Advanced Control Strategy for Floor Response Replication of High-Rise Buildings Subjected to Earthquakes

Seismic responses of high-rise buildings are dominated by the first few vibration modes; therefore, high-floor responses contain long predominant vibration periods. However, it may not be achievable to investigate the seismic performance of nonstructural facilities at high levels of high-rise buildings in the laboratory by using seismic shake tables because of the actuator stroke limitation. In this study, an advanced control strategy that incorporates a transfer system with modern control algorithms is proposed for shake tables to replicate high-floor responses of high-rise buildings subjected to earthquakes. First, design diagrams are proposed to determine the parameters of the transfer system. Then, a set of friction pendulums is adopted as the transfer system for the proof-of-concept stage.

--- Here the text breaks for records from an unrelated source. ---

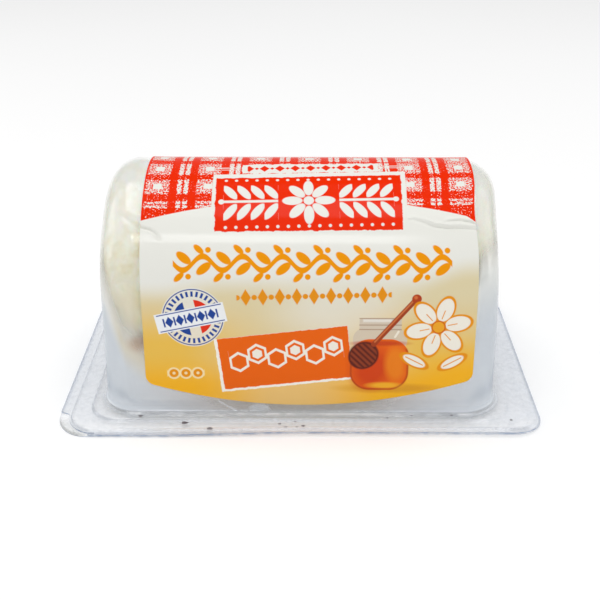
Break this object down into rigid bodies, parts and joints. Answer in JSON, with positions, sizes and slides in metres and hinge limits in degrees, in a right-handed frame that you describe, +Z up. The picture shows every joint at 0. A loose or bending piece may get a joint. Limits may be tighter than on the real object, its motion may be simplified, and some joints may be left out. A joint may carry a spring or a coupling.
{
  "type": "goat cheese log in a clear pack",
  "caption": "Small fresh goat cheese log lying in a clear arched plastic pack with a stepped flange, a sealed base film and a printed wrap label over the arch.",
  "frame": {"origin": "on the table under the middle of the pack", "axes": "+X along the log to the right, +Y from the label's front to its back, +Z up"},
  "size_m": [0.0916, 0.0566, 0.0435],
  "materials": {
    "clear_cover": "clear thin formed sheet, glossy, slightly hazy and blue-grey, with shallow dents and fine scratches",
    "base_film": "thin clear sealing film, faintly milky where it is welded to the flange",
    "cheese": "soft moist fresh curd, white to pale cream, with a fine uneven skin",
    "label": "satin printed label: red and white check band, white field running down to golden orange"
  },
  "bodies": {
    "root": {"clear_cover": "clear_cover", "base_film": "base_film", "cheese_log": "cheese", "wrap_label": "label"}
  },
  "joints": []
}
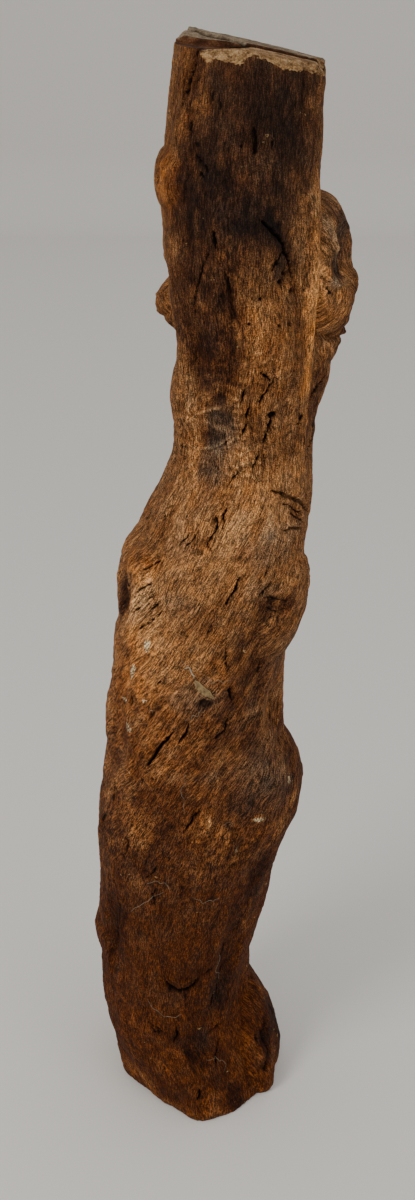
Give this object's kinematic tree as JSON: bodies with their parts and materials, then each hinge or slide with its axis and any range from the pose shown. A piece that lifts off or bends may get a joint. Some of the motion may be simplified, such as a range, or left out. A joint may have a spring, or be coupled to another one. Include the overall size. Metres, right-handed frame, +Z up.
{
  "type": "tree stump sculpture",
  "caption": "Tall gnarled tree trunk standing upright on its sawn foot, swaying sideways, with knots, burls, a side branch lobe and a slanting sawn top.",
  "frame": {"origin": "middle of the sawn foot, on the floor", "axes": "+Z up along the trunk, -Y towards the front, the side in the picture, +X to the viewer's right"},
  "size_m": [0.3135, 0.2422, 1.3651],
  "materials": {
    "weathered_wood": "bare dry wood, matt, weathered brown with dark checks and paler ridges"
  },
  "bodies": {
    "root": {"trunk": "weathered_wood"}
  },
  "joints": []
}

A mathematical model for the set of friction pendulums is developed for numerical studies prior to real experimental validation. Three linear controllers and three nonlinear controllers are designed and synthesized to verify the feasibility and applicability of the proposed strategy. Finally, the friction pendulum set is installed on a uniaxial shake table to replicate the roof responses of a 34-story building subjected to historical earthquakes. Experimental results demonstrate the proposed control strategy successfully replicates floor responses of the high-rise building that cannot be achieved formerly.